Dataset section

━━━━━━━━━━━━━━━━━━━━

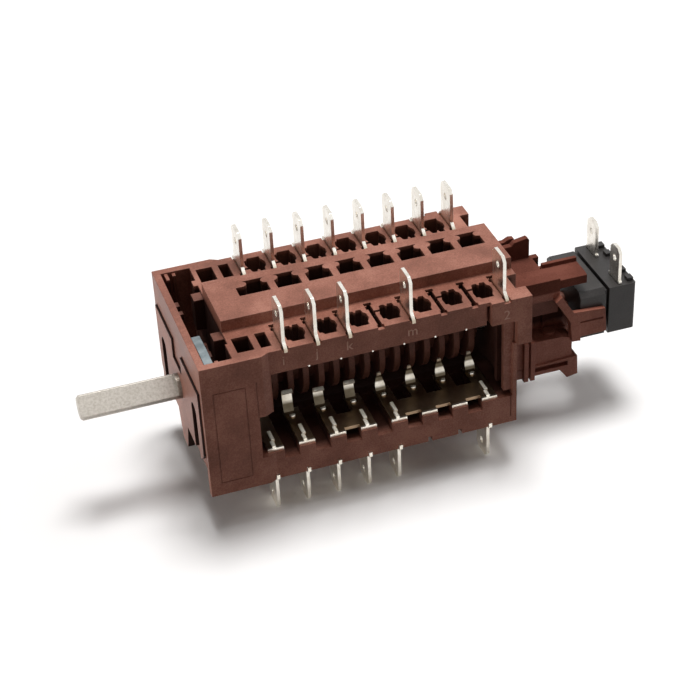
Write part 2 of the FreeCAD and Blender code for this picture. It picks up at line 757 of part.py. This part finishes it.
def snap_front():
    """Front half of the snap switch's case, bevelled along its upper edges and grooved at the joint."""
    x1 = snap_start + snap_split
    half = snap_width / 2
    top = snap_top - 0.1
    outline = [(-half, snap_low + 0.3), (-half, top - snap_bevel), (-half + snap_bevel, top)]
    outline += [(half - snap_bevel, top), (half, top - snap_bevel), (half, snap_low + 0.3)]
    case = along(outline, snap_start, x1)
    rim = block(x1 - snap_groove, x1 + 1, -half - 1, half + 1, snap_low - 1, snap_top + 1)
    inner = block(x1 - snap_groove - 1, x1 + 2, -half + 0.7, half - 0.7, snap_low + 1.0, snap_top - 0.8)
    hole = rod_x(snap_start - 1, snap_start + plunger_reach + 1.2, plunger_diameter / 2 + snap_clearance)
    return without(case, [rim.cut(inner), hole])


def snap_rear():
    x0 = snap_start + snap_split + snap_joint
    x1 = snap_start + snap_length
    half = snap_width / 2
    case = block(x0, x1, -half, half, snap_low, snap_top)
    upright = [e for e in case.Edges if e.BoundBox.ZLength > snap_height * 0.9 and e.BoundBox.XMin > x1 - 0.1]
    case = case.makeFillet(0.6, upright)
    seats = []
    for side in (-1, 1):
        y = side * snap_tab_spacing / 2
        x = snap_start + snap_tab_from_start
        wide = snap_tab_width / 2 + slot_clearance
        seats.append(block(x - 0.5, x + 0.5, y - wide, y + wide, snap_top - 3.0, snap_top + 1))
    bumps = []
    for number in range(5):
        y = -half + 2.0 + number * (snap_width - 4.0) / 4
        bumps.append(block(x1 - 1.8, x1 - 0.3, y - 0.9, y + 0.9, snap_top - 0.3, snap_top + 0.9))
    return without(joined([case] + bumps), seats)


def snap_tab(side):
    y = side * snap_tab_spacing / 2
    x = snap_start + snap_tab_from_start
    half = snap_tab_width / 2
    tip = snap_top + snap_tab_rise
    foot = half + 0.5
    right = [(half - tab_bevel, tip), (half, tip - tab_bevel), (half, snap_top + 0.8), (foot, snap_top + 0.7)]
    right += [(foot, snap_top + 0.05), (half, snap_top), (half, snap_top - 2.8)]
    outline = [(y + dy, z) for dy, z in right]
    outline += [(y - dy, z) for dy, z in reversed(right)]
    blade_shape = along(outline, x - tab_thickness / 2, x + tab_thickness / 2)
    return blade_shape.cut(rod_x(x - 1, x + 1, tab_hole / 2, y, tip - tab_hole_from_tip))


def plunger():
    return rod_x(snap_start - plunger_reach, snap_start + 1.0, plunger_diameter / 2)


def save(name, shape):
    shape.exportStep("parts/" + name + ".step")


def main():
    os.makedirs("parts", exist_ok=True)
    save("switch_housing", housing())
    save("front_plate", front_plate())
    save("spindle", spindle())
    save("cam_drum", cam_drum())
    save("detent_wheel", detent_wheel())
    save("detent_leaf", detent_leaf())
    for index in range(cells):
        save("tab_far_" + str(index), top_tab(1, index))
    for index in near_tabs:
        save("tab_near_" + str(index), top_tab(-1, index))
    for group in plate_groups:
        save("plate_near_" + str(group[0]), conductor(-1, group, low_tabs))
        save("plate_far_" + str(group[0]), conductor(1, group, low_far_tabs))
    for index in range(blades):
        save("blade_near_" + str(index), blade(-1, index))
        save("blade_far_" + str(index), blade(1, index))
    save("rear_bracket", rear_bracket())
    save("snap_case_front", snap_front())
    save("snap_case_rear", snap_rear())
    save("snap_tab_near", snap_tab(-1))
    save("snap_tab_far", snap_tab(1))
    save("snap_plunger", plunger())


main()
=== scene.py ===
import json
import math
import bpy
from mathutils import Matrix, Vector


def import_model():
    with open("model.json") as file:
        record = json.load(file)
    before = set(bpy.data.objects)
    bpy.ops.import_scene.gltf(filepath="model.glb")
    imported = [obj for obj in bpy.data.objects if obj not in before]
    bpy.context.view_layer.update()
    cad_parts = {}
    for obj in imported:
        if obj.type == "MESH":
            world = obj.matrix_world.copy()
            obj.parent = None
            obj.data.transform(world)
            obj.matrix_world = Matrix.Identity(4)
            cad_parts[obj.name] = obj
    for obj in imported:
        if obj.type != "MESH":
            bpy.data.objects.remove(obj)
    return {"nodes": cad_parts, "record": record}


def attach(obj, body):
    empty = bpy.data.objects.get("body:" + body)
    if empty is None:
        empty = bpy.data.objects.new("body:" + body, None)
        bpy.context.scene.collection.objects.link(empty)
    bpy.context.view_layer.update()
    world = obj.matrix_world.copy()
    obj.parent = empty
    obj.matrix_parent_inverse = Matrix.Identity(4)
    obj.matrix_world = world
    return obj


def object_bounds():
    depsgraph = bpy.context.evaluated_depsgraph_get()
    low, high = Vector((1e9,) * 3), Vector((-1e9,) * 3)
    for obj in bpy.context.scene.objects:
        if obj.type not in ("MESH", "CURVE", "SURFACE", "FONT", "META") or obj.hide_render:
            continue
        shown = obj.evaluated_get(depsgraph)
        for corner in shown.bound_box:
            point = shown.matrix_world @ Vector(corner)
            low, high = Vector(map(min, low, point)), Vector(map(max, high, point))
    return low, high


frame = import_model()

cad_box = [list(corner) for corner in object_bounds()]
MM = 0.001


# Shader helpers. Every pattern is worked out from object coordinates, in metres.

def new_material(name):
    mat = bpy.data.materials.new(name)
    mat.use_nodes = True
    nt = mat.node_tree
    bsdf = next(n for n in nt.nodes if n.type == "BSDF_PRINCIPLED")
    return mat, nt, bsdf


def coords(nt, scale=(1, 1, 1)):
    coord = nt.nodes.new("ShaderNodeTexCoord")
    mapping = nt.nodes.new("ShaderNodeMapping")
    mapping.inputs["Scale"].default_value = scale
    nt.links.new(coord.outputs["Object"], mapping.inputs["Vector"])
    return mapping.outputs["Vector"]


def noise(nt, vector, scale, detail, rough):
    node = nt.nodes.new("ShaderNodeTexNoise")
    node.inputs["Scale"].default_value = scale
    node.inputs["Detail"].default_value = detail
    node.inputs["Roughness"].default_value = rough
    nt.links.new(vector, node.inputs["Vector"])
    return node.outputs["Fac"]


def ramp(nt, fac, stops):
    node = nt.nodes.new("ShaderNodeValToRGB")
    elements = node.color_ramp.elements
    while len(elements) < len(stops):
        elements.new(0.5)
    for element, (position, colour) in zip(elements, stops):
        element.position = position
        element.color = (*colour, 1)
    nt.links.new(fac, node.inputs["Fac"])
    return node.outputs["Color"]


def level(nt, fac, low, high):
    """Spread a value of 0 to 1 over a range."""
    node = nt.nodes.new("ShaderNodeMapRange")
    node.inputs["To Min"].default_value = low
    node.inputs["To Max"].default_value = high
    nt.links.new(fac, node.inputs["Value"])
    return node.outputs["Result"]


def math_node(nt, operation, first, second, clamp=False):
    node = nt.nodes.new("ShaderNodeMath")
    node.operation = operation
    node.use_clamp = clamp
    for socket, value in zip(node.inputs, (first, second)):
        if isinstance(value, (int, float)):
            socket.default_value = value
        else:
            nt.links.new(value, socket)
    return node.outputs[0]


def mix_node(nt, factor, first, second, blend="MIX"):
    """Mix two colours. A colour is an output of a node, or three numbers."""
    node = nt.nodes.new("ShaderNodeMix")
    node.data_type = "RGBA"
    node.blend_type = blend
    nt.links.new(factor, node.inputs["Factor"])
    first_colour, second_colour = 6, 7
    for index, value in ((first_colour, first), (second_colour, second)):
        socket = node.inputs[index]
        if isinstance(value, tuple):
            socket.default_value = (*value, 1)
        else:
            nt.links.new(value, socket)
    return node.outputs[2]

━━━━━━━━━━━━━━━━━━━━

Required task
Each line from the line containing "str(index), blade(1, index))" through the line containing "bpy.data.objects.remove(obj)" is to be transcribed exactly, and no other line.

Exercise answer
        save("blade_far_" + str(index), blade(1, index))
    save("rear_bracket", rear_bracket())
    save("snap_case_front", snap_front())
    save("snap_case_rear", snap_rear())
    save("snap_tab_near", snap_tab(-1))
    save("snap_tab_far", snap_tab(1))
    save("snap_plunger", plunger())


main()
=== scene.py ===
import json
import math
import bpy
from mathutils import Matrix, Vector


def import_model():
    with open("model.json") as file:
        record = json.load(file)
    before = set(bpy.data.objects)
    bpy.ops.import_scene.gltf(filepath="model.glb")
    imported = [obj for obj in bpy.data.objects if obj not in before]
    bpy.context.view_layer.update()
    cad_parts = {}
    for obj in imported:
        if obj.type == "MESH":
            world = obj.matrix_world.copy()
            obj.parent = None
            obj.data.transform(world)
            obj.matrix_world = Matrix.Identity(4)
            cad_parts[obj.name] = obj
    for obj in imported:
        if obj.type != "MESH":
            bpy.data.objects.remove(obj)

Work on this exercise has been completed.